**EXERCISE DESCRIPTION**
Extract every entry word for word.

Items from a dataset
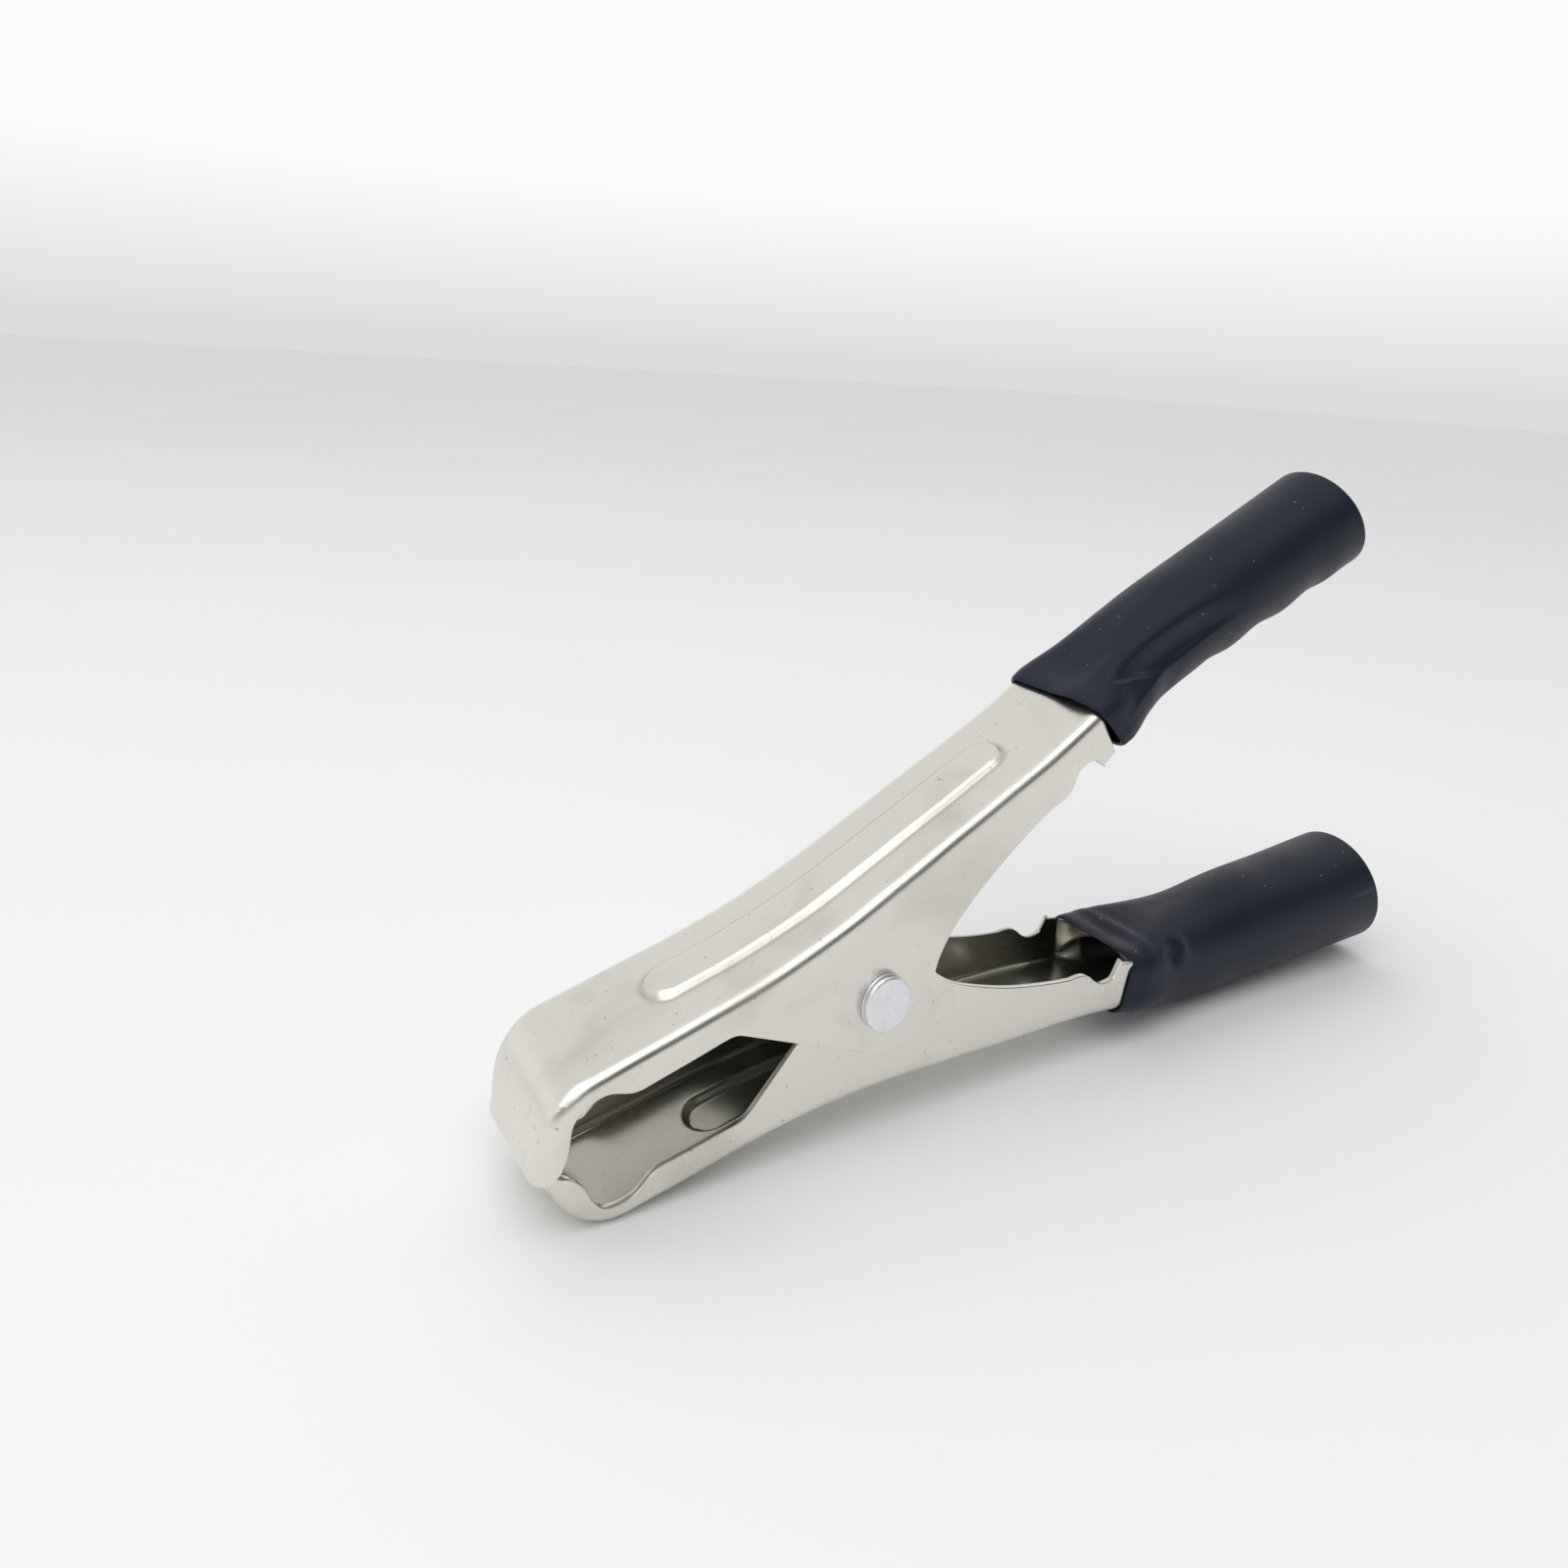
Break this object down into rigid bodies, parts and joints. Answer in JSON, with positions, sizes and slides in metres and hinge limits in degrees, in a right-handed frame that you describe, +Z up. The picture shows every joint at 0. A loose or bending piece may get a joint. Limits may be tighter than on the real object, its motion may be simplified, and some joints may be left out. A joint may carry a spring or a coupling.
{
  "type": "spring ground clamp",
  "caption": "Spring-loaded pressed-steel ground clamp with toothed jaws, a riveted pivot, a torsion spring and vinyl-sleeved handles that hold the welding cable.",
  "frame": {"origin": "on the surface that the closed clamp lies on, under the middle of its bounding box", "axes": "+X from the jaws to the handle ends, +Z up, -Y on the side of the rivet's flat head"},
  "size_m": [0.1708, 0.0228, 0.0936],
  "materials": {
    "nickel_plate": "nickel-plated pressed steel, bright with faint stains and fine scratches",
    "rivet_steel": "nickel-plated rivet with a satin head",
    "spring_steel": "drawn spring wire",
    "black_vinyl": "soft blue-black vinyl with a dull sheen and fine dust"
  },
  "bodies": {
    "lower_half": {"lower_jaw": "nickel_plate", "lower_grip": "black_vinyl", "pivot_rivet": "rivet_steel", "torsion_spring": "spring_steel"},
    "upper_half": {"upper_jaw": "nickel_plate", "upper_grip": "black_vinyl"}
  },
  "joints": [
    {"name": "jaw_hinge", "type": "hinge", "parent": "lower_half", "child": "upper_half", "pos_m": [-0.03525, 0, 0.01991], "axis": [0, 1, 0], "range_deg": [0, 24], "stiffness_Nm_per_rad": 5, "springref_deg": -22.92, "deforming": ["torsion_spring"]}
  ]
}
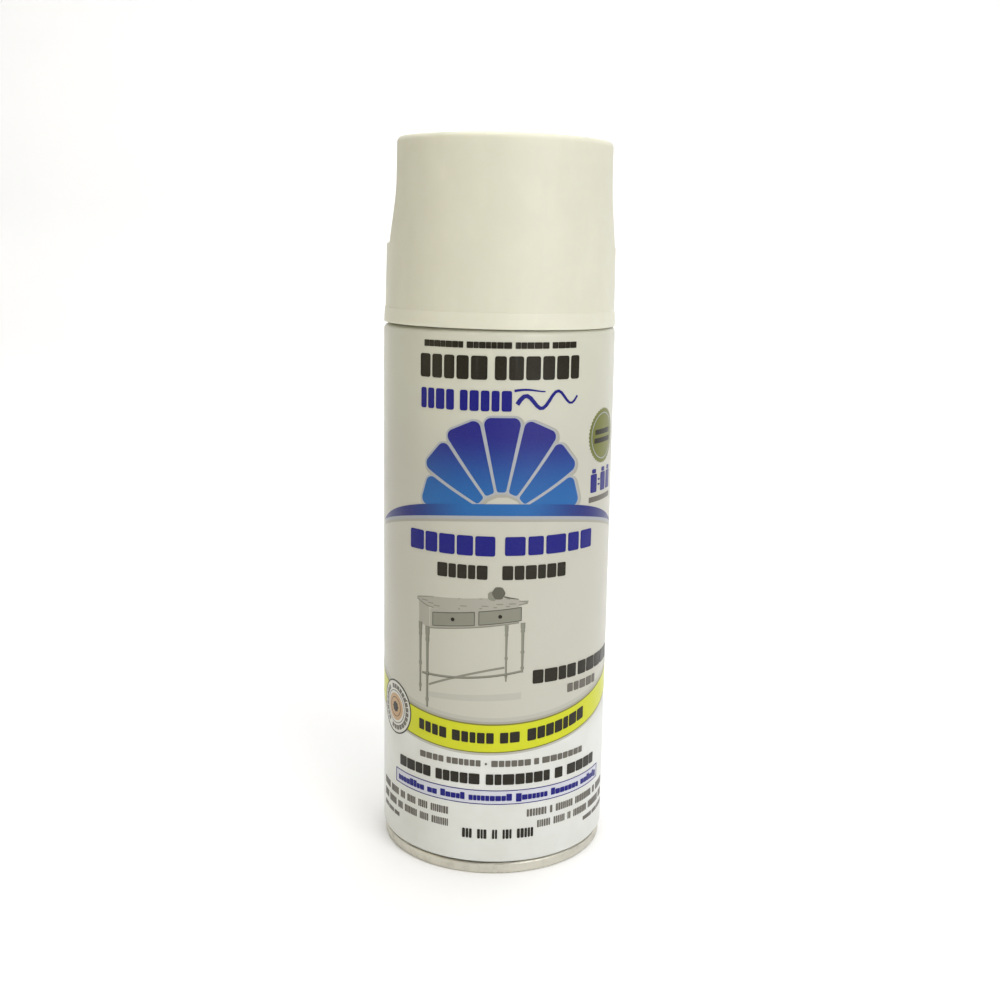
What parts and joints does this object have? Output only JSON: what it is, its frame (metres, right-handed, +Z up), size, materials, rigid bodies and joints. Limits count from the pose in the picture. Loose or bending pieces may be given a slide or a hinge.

**ANSWER FOR THIS EXERCISE**
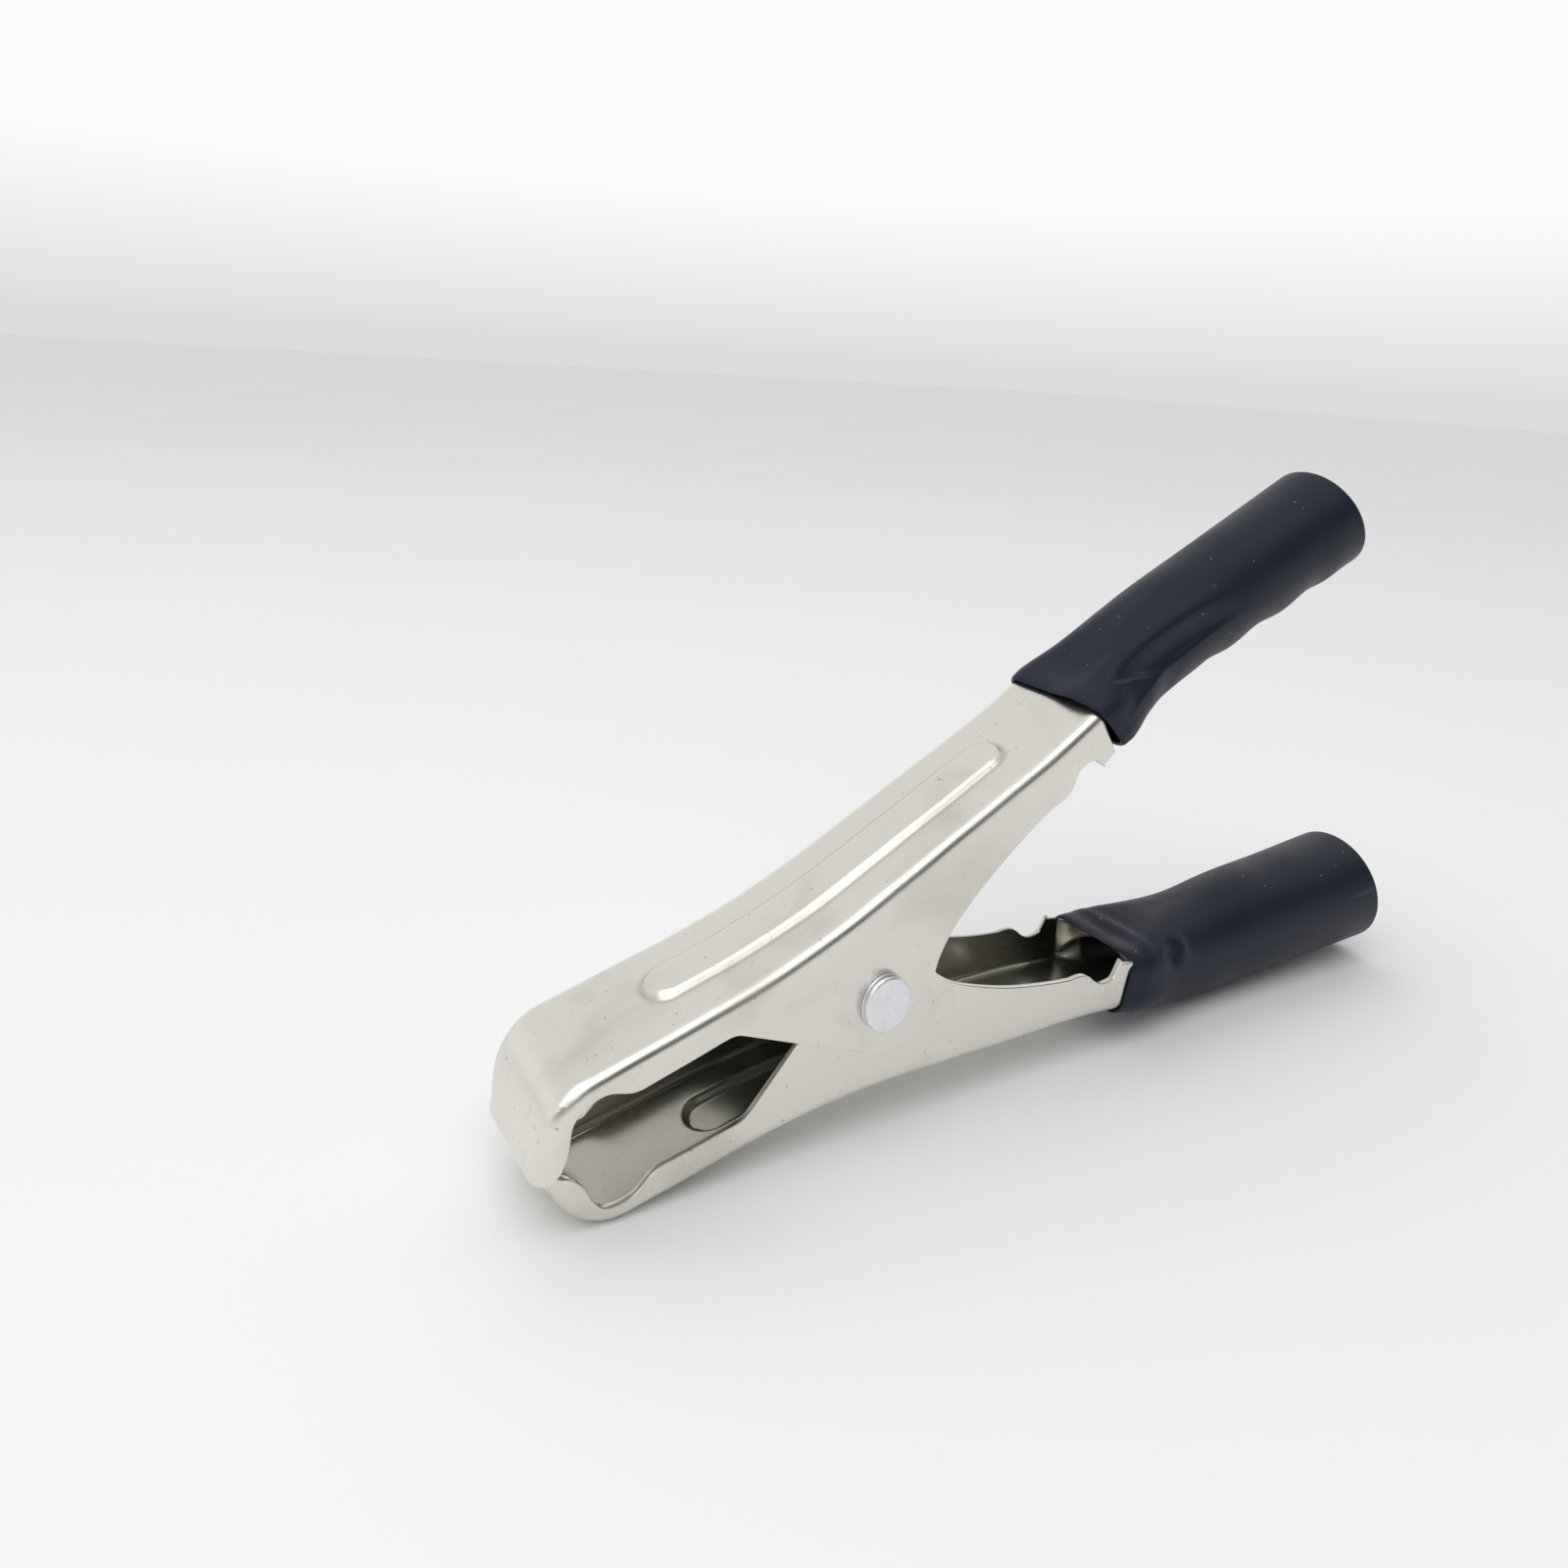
Break this object down into rigid bodies, parts and joints. Answer in JSON, with positions, sizes and slides in metres and hinge limits in degrees, in a right-handed frame that you describe, +Z up. The picture shows every joint at 0. A loose or bending piece may get a joint. Limits may be tighter than on the real object, its motion may be simplified, and some joints may be left out. A joint may carry a spring or a coupling.
{
  "type": "spring ground clamp",
  "caption": "Spring-loaded pressed-steel ground clamp with toothed jaws, a riveted pivot, a torsion spring and vinyl-sleeved handles that hold the welding cable.",
  "frame": {"origin": "on the surface that the closed clamp lies on, under the middle of its bounding box", "axes": "+X from the jaws to the handle ends, +Z up, -Y on the side of the rivet's flat head"},
  "size_m": [0.1708, 0.0228, 0.0936],
  "materials": {
    "nickel_plate": "nickel-plated pressed steel, bright with faint stains and fine scratches",
    "rivet_steel": "nickel-plated rivet with a satin head",
    "spring_steel": "drawn spring wire",
    "black_vinyl": "soft blue-black vinyl with a dull sheen and fine dust"
  },
  "bodies": {
    "lower_half": {"lower_jaw": "nickel_plate", "lower_grip": "black_vinyl", "pivot_rivet": "rivet_steel", "torsion_spring": "spring_steel"},
    "upper_half": {"upper_jaw": "nickel_plate", "upper_grip": "black_vinyl"}
  },
  "joints": [
    {"name": "jaw_hinge", "type": "hinge", "parent": "lower_half", "child": "upper_half", "pos_m": [-0.03525, 0, 0.01991], "axis": [0, 1, 0], "range_deg": [0, 24], "stiffness_Nm_per_rad": 5, "springref_deg": -22.92, "deforming": ["torsion_spring"]}
  ]
}
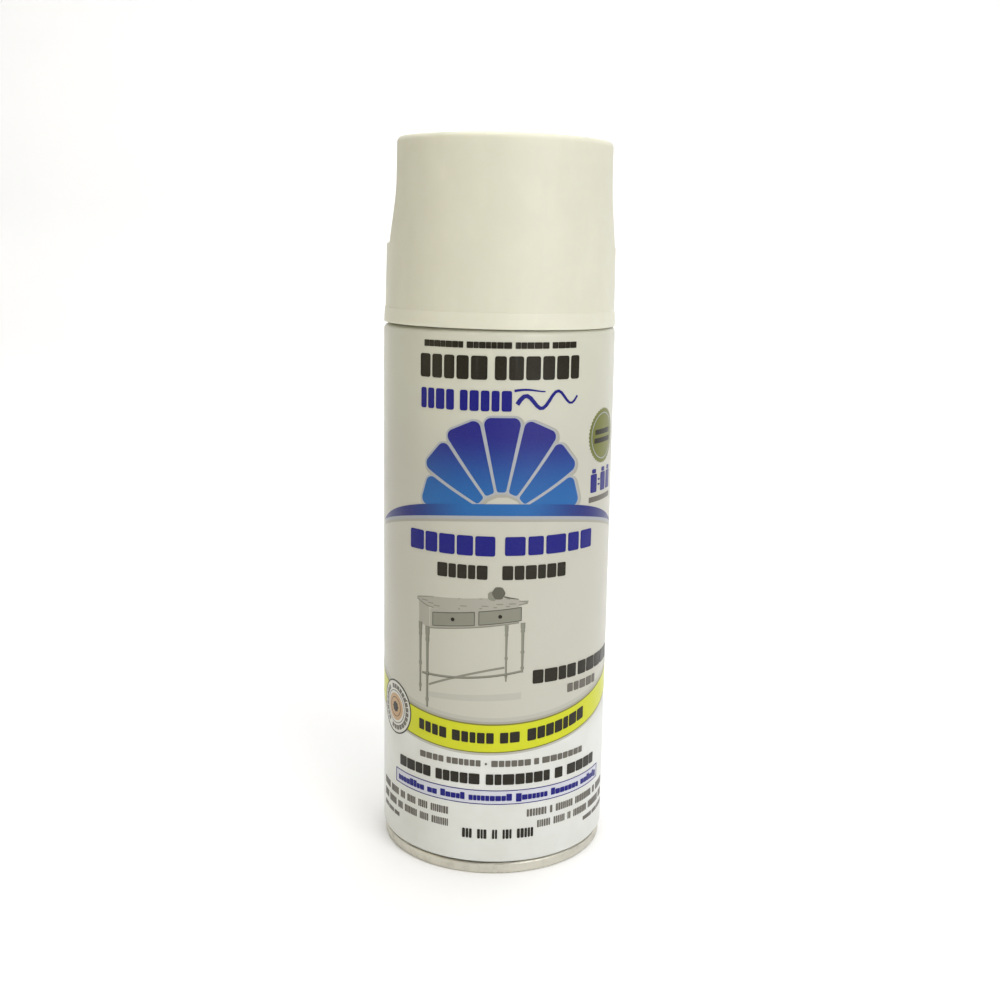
What parts and joints does this object have? Output only JSON: what it is, its frame (metres, right-handed, +Z up), size, materials, rigid bodies and joints. Limits count from the pose in the picture. Loose or bending pieces may be given a slide or a hinge.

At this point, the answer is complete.